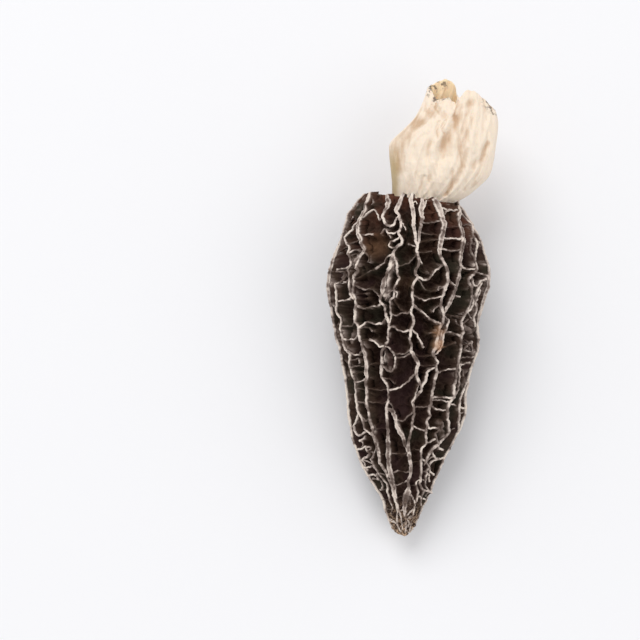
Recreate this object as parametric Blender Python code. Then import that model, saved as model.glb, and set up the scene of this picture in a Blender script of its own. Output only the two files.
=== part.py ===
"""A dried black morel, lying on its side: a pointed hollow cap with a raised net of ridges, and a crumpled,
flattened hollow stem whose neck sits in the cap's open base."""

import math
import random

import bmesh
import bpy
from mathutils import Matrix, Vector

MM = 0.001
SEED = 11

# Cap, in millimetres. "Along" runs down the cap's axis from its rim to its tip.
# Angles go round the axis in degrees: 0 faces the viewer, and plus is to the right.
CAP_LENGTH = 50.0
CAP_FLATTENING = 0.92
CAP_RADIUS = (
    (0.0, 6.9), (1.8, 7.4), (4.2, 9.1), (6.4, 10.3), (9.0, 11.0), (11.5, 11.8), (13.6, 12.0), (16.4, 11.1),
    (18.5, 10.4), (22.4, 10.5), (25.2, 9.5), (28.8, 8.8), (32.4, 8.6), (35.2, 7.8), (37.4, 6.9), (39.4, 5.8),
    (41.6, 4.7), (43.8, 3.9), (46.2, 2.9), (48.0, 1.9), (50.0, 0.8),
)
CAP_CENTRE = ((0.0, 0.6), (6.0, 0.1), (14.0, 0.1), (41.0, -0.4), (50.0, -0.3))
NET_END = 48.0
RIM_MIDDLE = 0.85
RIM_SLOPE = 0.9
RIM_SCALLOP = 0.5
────
• **Task brief**
Write out the data exactly as it stands.

• **Correct output**
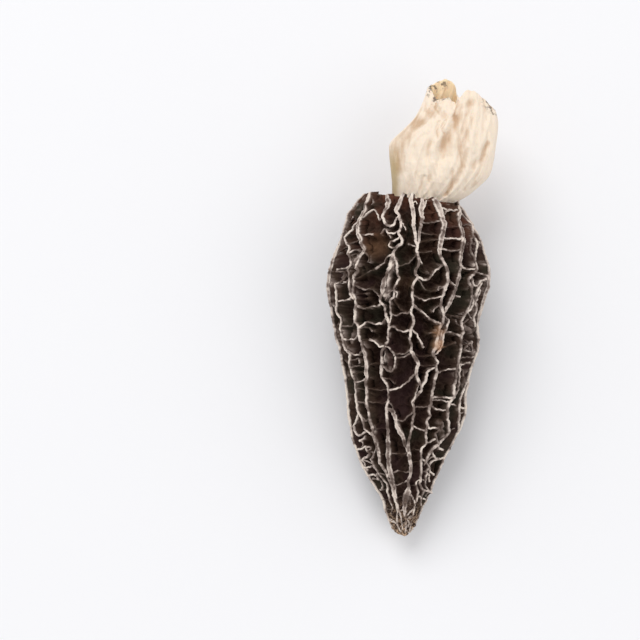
Recreate this object as parametric Blender Python code. Then import that model, saved as model.glb, and set up the scene of this picture in a Blender script of its own. Output only the two files.
=== part.py ===
"""A dried black morel, lying on its side: a pointed hollow cap with a raised net of ridges, and a crumpled,
flattened hollow stem whose neck sits in the cap's open base."""

import math
import random

import bmesh
import bpy
from mathutils import Matrix, Vector

MM = 0.001
SEED = 11

# Cap, in millimetres. "Along" runs down the cap's axis from its rim to its tip.
# Angles go round the axis in degrees: 0 faces the viewer, and plus is to the right.
CAP_LENGTH = 50.0
CAP_FLATTENING = 0.92
CAP_RADIUS = (
    (0.0, 6.9), (1.8, 7.4), (4.2, 9.1), (6.4, 10.3), (9.0, 11.0), (11.5, 11.8), (13.6, 12.0), (16.4, 11.1),
    (18.5, 10.4), (22.4, 10.5), (25.2, 9.5), (28.8, 8.8), (32.4, 8.6), (35.2, 7.8), (37.4, 6.9), (39.4, 5.8),
    (41.6, 4.7), (43.8, 3.9), (46.2, 2.9), (48.0, 1.9), (50.0, 0.8),
)
CAP_CENTRE = ((0.0, 0.6), (6.0, 0.1), (14.0, 0.1), (41.0, -0.4), (50.0, -0.3))
NET_END = 48.0
RIM_MIDDLE = 0.85
RIM_SLOPE = 0.9
RIM_SCALLOP = 0.5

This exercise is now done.